SHORT TASK. Give again, word for word, each line from the top of the listing through the line that holds "FILLER_HEIGHT = 9.3".
+ + + + + + +
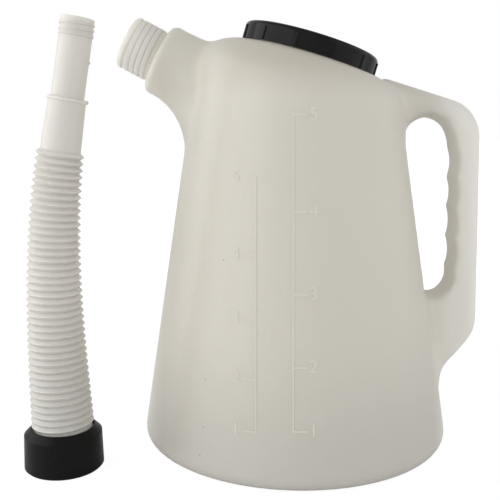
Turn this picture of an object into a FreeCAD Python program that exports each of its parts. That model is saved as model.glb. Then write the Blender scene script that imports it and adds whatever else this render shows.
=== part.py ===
import FreeCAD, Part
import math
import os

# Five-litre oil measuring jug with a screw lid, and its flexible pouring spout.
# Millimetres. The origin is the middle of the jug's base, +Z is up and +X points to the handle.
# The spout stands beside the jug on its own screw collar, as it is put down when not in use.

# Jug body, blown from one parison
BODY_RADIUS = 103.3
SIDE_TAPER = 0.153
SHOULDER_ROUND = 22.0
BASE_ROUND = 6.5
WALL = 1.8
PUSH_RADIUS = 84.0
PUSH_HEIGHT = 2.5

# Filler mouth and the tilted plane that it stands on
FILLER_TILT = 16.4
FILLER_X = 6.5
FILLER_Z = 250.4
FILLER_RADIUS = 41.2
FILLER_BORE = 38.4
FILLER_HEIGHT = 9.3

# Pouring neck, its axis leaning over to -X
NECK_TILT = -62.5
NECK_X = -90.6
NECK_Z = 252.4
NECK_RADIUS = 16.6
NECK_BORE = 14.4
NECK_LENGTH = 21.9
NECK_LIP = 1.4
BOSS_RADIUS = 23.2
BOSS_FACE = 0.5
BOSS_LENGTH = 8.0
BOSS_ROUND = 4.2

# Handle, a hollow grip with a finger hole
GRIP_WIDTH = 29.0
GRIP_ROUND = 7.5
GRIP_BACK_X = 121.6
GRIP_TOP_ROUND = 24.0
SHOULDER_X = 56.0
SHOULDER_Z = 239.0
HEEL_Z = 71.6
HEEL_ROUND = 25.0
WAIST_X = 100.6
WAIST_Z = 44.2
WAIST_ROUND = 14.0
HOLE_TOP_X = 85.0
HOLE_TOP_Z = 196.7
HOLE_TOP_RADIUS = 17.4
HOLE_LOW_X = 92.3
HOLE_LOW_Z = 107.3
HOLE_LOW_RADIUS = 11.8
FINGER_TOP_Z = 184.0
FINGER_PITCH = 20.1
FINGER_COUNT = 4
FINGER_DEPTH = 2.2

# Lid and its seal
LID_RADIUS = 44.5
LID_HEIGHT = 11.8
LID_WALL = 2.0
LID_TOP = 2.0
LID_ROUND = 2.6
LID_FOOT_GAP = 0.9
RIB_COUNT = 12
RIB_WIDTH = 2.4
RIB_PROUD = 0.8
RIB_HEIGHT = 8.6
RIB_START = 0.5
LID_SUNK = 0.8
SEAL_THICKNESS = 1.2
SEAL_SIDE_GAP = 0.5
SEAT_GAP = 0.1

# Spout: a corrugated tube with a smooth outlet pipe, held in a screw collar
SPOUT_X = -146.0
SPOUT_Y = -61.5
SPOUT_WALL = 1.3
FOLD_COUNT = 41
FOLD_PITCH = 4.1
FOLD_RADIUS_LOW = 18.9
FOLD_RADIUS_TOP = 14.1
FOLD_DEPTH_LOW = 1.7
FOLD_DEPTH_TOP = 2.4
LEAN_START = -2.4
LEAN_END = 9.8
PIPE_RADIUS_LOW = 11.7
PIPE_RADIUS_MID = 10.8
PIPE_LENGTH = 28.5
BEAD_RADIUS = 11.6
BEAD_HEIGHT = 2.4
OUTLET_RADIUS = 9.5
OUTLET_LENGTH = 45.0
SPIGOT_RADIUS = 18.4
SPIGOT_LENGTH = 4.6
FLANGE_RADIUS = 19.8
FLANGE_THICKNESS = 1.5
COLLAR_RADIUS = 24.1
COLLAR_HEIGHT = 25.6
COLLAR_DRAFT = 0.6
COLLAR_CHAMFER = 4.0
COLLAR_FOOT_ROUND = 1.2
COLLAR_BORE = 18.3
COLLAR_SHOULDER = 2.4
COLLAR_GAP = 0.3

# Sizes that follow from the ones above
SEAL_FOOT = FILLER_HEIGHT + SEAT_GAP
FLANGE_FOOT = COLLAR_HEIGHT - COLLAR_SHOULDER - COLLAR_GAP - FLANGE_THICKNESS


def vector(x, y, z):
    return FreeCAD.Vector(x, y, z)


def leaning(shape, x, y, z, tilt):
    """The shape, made around +Z at the origin, tilted towards +X and set down at a point."""
    turn = FreeCAD.Rotation(vector(0, 1, 0), tilt)
    shape.Placement = FreeCAD.Placement(vector(x, y, z), turn)
    return shape


def along(x, z, tilt, distance):
    """The point at a distance along an axis that leans by tilt from +Z towards +X."""
    angle = math.radians(tilt)
    return x + distance * math.sin(angle), z + distance * math.cos(angle)


def oval(x, z, tilt, half_height, half_width):
    """A round or taller than wide section for a loft, square to a leaning axis."""
    if half_height - half_width < 0.001:
        curve = Part.Circle(vector(0, 0, 0), vector(0, 0, 1), half_height)
    else:
        curve = Part.Ellipse(vector(0, 0, 0), half_height, half_width)
    return leaning(Part.Wire([curve.toShape()]), x, 0, z, tilt)


def turned(profile):
    """A solid of revolution about +Z from (radius, height) corners."""
    corners = [vector(radius, 0, height) for radius, height in profile]
    face = Part.Face(Part.makePolygon(corners + corners[:1]))
    return face.revolve(vector(0, 0, 0), vector(0, 0, 1), 360)


def body_form(inset):
    """The tapered body: a cone under a tilted platform, with a wide rounded shoulder."""
    peak = FILLER_Z + BODY_RADIUS
    lean = math.atan(SIDE_TAPER)
    low_radius = BODY_RADIUS - inset / math.cos(lean) - SIDE_TAPER * inset
    top_radius = low_radius - SIDE_TAPER * (peak - inset)
    body = Part.makeCone(low_radius, top_radius, peak - inset, vector(0, 0, inset))
    reach = 2 * BODY_RADIUS
    above = Part.makeBox(2 * reach, 2 * reach, reach, vector(-reach, -reach, -inset))
    body = body.cut(leaning(above, FILLER_X, 0, FILLER_Z, FILLER_TILT))
    crown = [edge for edge in body.Edges if edge.BoundBox.ZMin > FILLER_Z / 2 and edge.isClosed()]
    body = body.makeFillet(SHOULDER_ROUND - inset, crown)
    foot = [edge for edge in body.Edges if edge.BoundBox.ZMax < inset + 0.01]
    body = body.makeFillet(BASE_ROUND - inset, foot)
    foot_radius = PUSH_RADIUS + inset
    push_up = Part.makeCone(foot_radius, foot_radius - 2 * PUSH_HEIGHT, PUSH_HEIGHT, vector(0, 0, inset))
    return body.cut(push_up)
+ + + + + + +
WRITTEN ANSWER.
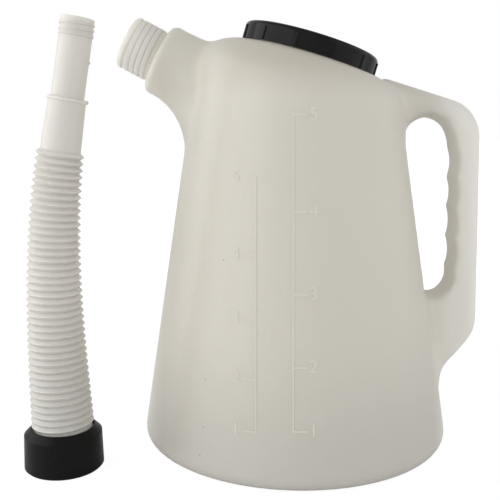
Turn this picture of an object into a FreeCAD Python program that exports each of its parts. That model is saved as model.glb. Then write the Blender scene script that imports it and adds whatever else this render shows.
=== part.py ===
import FreeCAD, Part
import math
import os

# Five-litre oil measuring jug with a screw lid, and its flexible pouring spout.
# Millimetres. The origin is the middle of the jug's base, +Z is up and +X points to the handle.
# The spout stands beside the jug on its own screw collar, as it is put down when not in use.

# Jug body, blown from one parison
BODY_RADIUS = 103.3
SIDE_TAPER = 0.153
SHOULDER_ROUND = 22.0
BASE_ROUND = 6.5
WALL = 1.8
PUSH_RADIUS = 84.0
PUSH_HEIGHT = 2.5

# Filler mouth and the tilted plane that it stands on
FILLER_TILT = 16.4
FILLER_X = 6.5
FILLER_Z = 250.4
FILLER_RADIUS = 41.2
FILLER_BORE = 38.4
FILLER_HEIGHT = 9.3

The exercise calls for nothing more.